We return to the Roubaix velodrome, and Hardy’s second gig for Simpson. Shooting a behind-the-scenes feature with Cannondale Pro Cycling for issue 10, Hardy ran the full gamut of emotions, from a sudden feeling of inadequacy as the international press corps rolled up at the team hotel, to elation in the famed velodrome, having shot his first race.
“I was stood in the middle of the velodrome and it had almost emptied. There was rubbish on the floor and people sweeping up the area. This is going to sound really naff...I don’t know if even now I want to say it, but I started welling up, big time. It really hit me then.
“I was a fan, so if I’d written a wish list, getting into the centre of the Roubaix velodrome would have been at the top, and this was happening at the beginning of my career. I remember phoning my dad from the middle of the velodrome and saying: ‘I want to do this forever.’”
Hardy has not found commissions in short supply, and many of them have come from Simpson. As well as the aforementioned cover features, Hardy shot a host of supporting articles, including the founder’s elegiac Romance of the Road piece for issue 11; a hymn to the joys of riding for pleasure, and so a world removed from the savagery of Paris-Roubaix. When pro cyclists now come before his lens, he treats them as any Simpson subject.
“I remember shooting the paracyclist Denise Schindler on the Kitzbühler Horn in Austria, and asking if she could ride harder. I thought: ‘She’s going to lump me, if I tell her that she’s not riding hard enough.’ But the images had to be authentic.

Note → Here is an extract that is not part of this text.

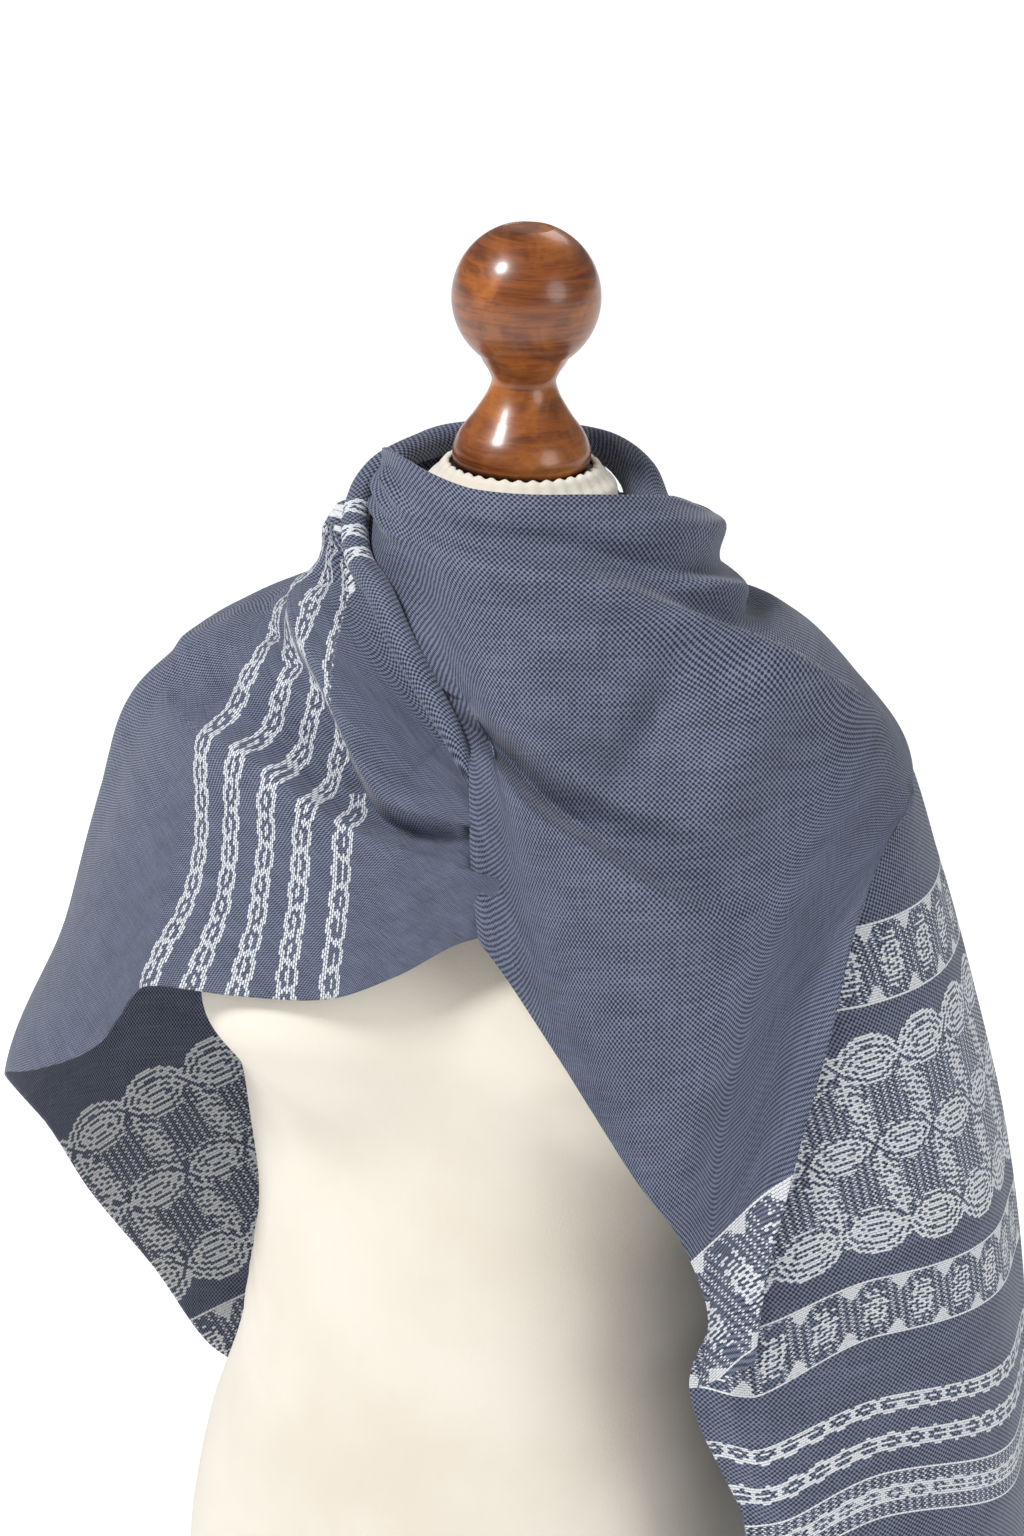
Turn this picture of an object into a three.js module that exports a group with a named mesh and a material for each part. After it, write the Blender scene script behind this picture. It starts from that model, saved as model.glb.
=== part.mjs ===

“I don’t want to tell someone to look like they’re riding hard; I want to capture them riding hard. I want that look that comes in the eye, the grip of the handlebar as you’re pushing hard up a climb, and a lot of that comes from lessons I learned from Simpson and with Terry. It’s remembering where that passion comes from and why they’re doing it. It’s about authenticity, and so Simpson means so much.”